- Material

▼

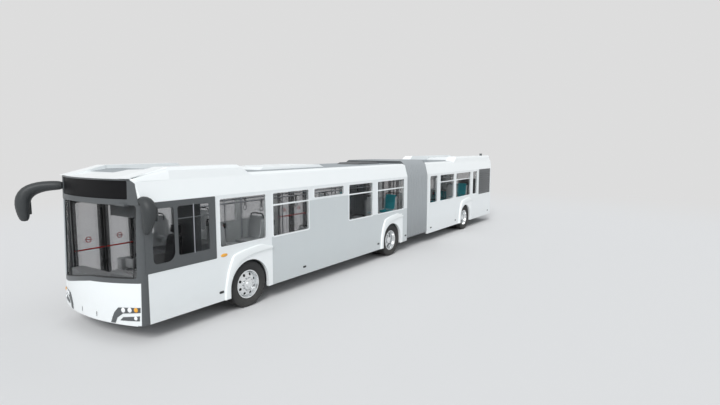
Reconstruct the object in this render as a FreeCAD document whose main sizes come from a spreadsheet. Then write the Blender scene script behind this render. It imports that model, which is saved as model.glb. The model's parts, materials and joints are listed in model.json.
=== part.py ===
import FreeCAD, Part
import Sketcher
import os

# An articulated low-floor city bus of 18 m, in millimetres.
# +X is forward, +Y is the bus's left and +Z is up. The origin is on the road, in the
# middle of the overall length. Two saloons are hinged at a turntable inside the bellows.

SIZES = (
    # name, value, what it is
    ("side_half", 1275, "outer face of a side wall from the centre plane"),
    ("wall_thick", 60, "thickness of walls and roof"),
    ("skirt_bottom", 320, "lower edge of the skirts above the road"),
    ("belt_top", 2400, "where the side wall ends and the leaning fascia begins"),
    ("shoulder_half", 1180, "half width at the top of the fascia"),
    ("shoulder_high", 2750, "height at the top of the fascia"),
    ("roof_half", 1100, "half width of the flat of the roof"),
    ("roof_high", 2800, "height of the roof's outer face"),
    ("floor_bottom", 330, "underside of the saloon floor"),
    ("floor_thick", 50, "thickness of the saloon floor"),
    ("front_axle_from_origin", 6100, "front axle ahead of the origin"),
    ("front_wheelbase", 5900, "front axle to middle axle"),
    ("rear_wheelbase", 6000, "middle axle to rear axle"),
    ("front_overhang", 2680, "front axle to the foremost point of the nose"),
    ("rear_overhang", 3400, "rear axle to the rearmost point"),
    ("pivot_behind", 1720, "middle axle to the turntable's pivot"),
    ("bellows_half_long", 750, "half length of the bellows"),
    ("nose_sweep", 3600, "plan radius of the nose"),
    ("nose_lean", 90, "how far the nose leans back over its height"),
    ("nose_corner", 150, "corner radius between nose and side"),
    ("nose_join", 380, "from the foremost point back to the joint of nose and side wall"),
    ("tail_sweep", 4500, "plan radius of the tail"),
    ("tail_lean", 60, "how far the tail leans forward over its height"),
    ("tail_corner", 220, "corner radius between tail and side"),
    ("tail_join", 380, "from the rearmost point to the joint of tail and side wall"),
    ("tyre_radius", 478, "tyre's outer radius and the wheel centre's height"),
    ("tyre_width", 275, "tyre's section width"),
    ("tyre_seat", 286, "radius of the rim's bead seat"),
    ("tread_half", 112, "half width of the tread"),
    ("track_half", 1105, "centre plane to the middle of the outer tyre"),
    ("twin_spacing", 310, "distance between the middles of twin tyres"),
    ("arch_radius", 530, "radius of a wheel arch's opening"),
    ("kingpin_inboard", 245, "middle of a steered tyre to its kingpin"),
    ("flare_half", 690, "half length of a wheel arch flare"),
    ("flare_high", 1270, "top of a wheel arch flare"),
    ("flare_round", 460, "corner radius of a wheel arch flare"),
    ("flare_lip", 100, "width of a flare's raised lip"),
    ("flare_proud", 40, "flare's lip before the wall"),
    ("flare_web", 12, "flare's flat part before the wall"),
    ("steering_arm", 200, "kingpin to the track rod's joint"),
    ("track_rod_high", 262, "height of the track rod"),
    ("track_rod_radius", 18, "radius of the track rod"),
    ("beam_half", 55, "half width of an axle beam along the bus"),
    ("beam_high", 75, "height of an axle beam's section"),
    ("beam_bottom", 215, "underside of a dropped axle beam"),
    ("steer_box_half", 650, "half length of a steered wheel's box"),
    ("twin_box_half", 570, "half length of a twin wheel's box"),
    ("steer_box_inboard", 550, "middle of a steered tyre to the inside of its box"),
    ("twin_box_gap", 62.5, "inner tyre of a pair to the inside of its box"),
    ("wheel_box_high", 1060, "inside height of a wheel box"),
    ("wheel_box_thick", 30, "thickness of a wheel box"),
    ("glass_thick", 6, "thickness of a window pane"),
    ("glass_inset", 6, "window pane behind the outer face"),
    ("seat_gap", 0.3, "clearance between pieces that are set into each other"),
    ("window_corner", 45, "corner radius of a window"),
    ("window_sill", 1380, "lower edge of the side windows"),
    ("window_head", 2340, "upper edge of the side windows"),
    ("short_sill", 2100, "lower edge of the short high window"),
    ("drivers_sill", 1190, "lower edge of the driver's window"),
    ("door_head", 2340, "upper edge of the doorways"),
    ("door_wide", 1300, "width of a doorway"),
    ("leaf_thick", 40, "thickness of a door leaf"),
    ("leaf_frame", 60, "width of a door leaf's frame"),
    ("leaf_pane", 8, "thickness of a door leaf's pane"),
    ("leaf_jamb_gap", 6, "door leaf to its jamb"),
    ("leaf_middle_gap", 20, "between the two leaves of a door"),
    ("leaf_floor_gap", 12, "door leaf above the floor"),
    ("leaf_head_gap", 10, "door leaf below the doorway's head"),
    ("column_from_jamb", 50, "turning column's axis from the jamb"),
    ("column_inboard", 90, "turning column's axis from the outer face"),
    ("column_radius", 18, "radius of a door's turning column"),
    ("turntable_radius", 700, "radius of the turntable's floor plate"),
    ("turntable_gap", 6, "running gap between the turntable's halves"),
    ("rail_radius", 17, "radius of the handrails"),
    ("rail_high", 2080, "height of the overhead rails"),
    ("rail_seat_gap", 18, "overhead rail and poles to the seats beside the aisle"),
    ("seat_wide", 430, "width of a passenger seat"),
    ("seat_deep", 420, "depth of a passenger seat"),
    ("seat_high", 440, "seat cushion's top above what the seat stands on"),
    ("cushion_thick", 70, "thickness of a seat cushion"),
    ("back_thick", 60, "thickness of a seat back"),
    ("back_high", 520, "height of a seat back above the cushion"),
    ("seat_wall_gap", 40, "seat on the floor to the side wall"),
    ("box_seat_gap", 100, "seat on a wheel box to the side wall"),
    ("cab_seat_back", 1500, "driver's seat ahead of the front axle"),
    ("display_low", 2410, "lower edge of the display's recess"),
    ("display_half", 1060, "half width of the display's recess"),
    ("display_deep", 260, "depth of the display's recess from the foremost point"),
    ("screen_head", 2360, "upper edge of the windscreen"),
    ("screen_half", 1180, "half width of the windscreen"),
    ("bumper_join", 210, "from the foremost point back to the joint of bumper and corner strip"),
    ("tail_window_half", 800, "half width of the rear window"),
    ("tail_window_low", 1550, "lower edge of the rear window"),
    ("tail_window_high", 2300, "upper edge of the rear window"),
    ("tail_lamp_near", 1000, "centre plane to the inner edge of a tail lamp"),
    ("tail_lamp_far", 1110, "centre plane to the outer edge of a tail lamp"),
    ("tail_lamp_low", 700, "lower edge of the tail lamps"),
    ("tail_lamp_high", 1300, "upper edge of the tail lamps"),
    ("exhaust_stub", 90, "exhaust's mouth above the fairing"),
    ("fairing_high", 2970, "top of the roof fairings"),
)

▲

- Written problem
Only the lines from the beginning of the material above through the line with "# middle of" are wanted; extract them exactly.

- Task response
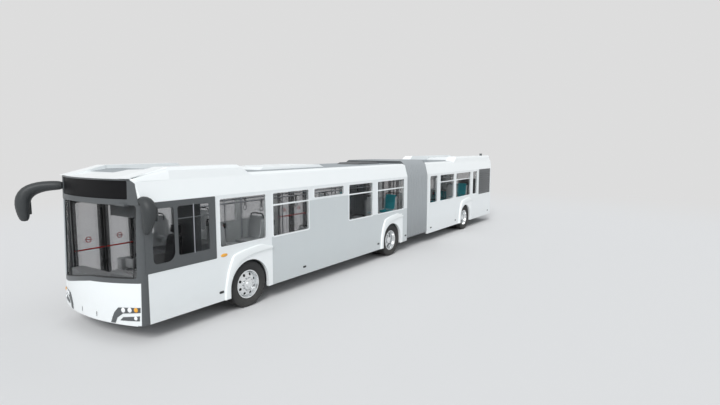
Reconstruct the object in this render as a FreeCAD document whose main sizes come from a spreadsheet. Then write the Blender scene script behind this render. It imports that model, which is saved as model.glb. The model's parts, materials and joints are listed in model.json.
=== part.py ===
import FreeCAD, Part
import Sketcher
import os

# An articulated low-floor city bus of 18 m, in millimetres.
# +X is forward, +Y is the bus's left and +Z is up. The origin is on the road, in the
# middle of the overall length. Two saloons are hinged at a turntable inside the bellows.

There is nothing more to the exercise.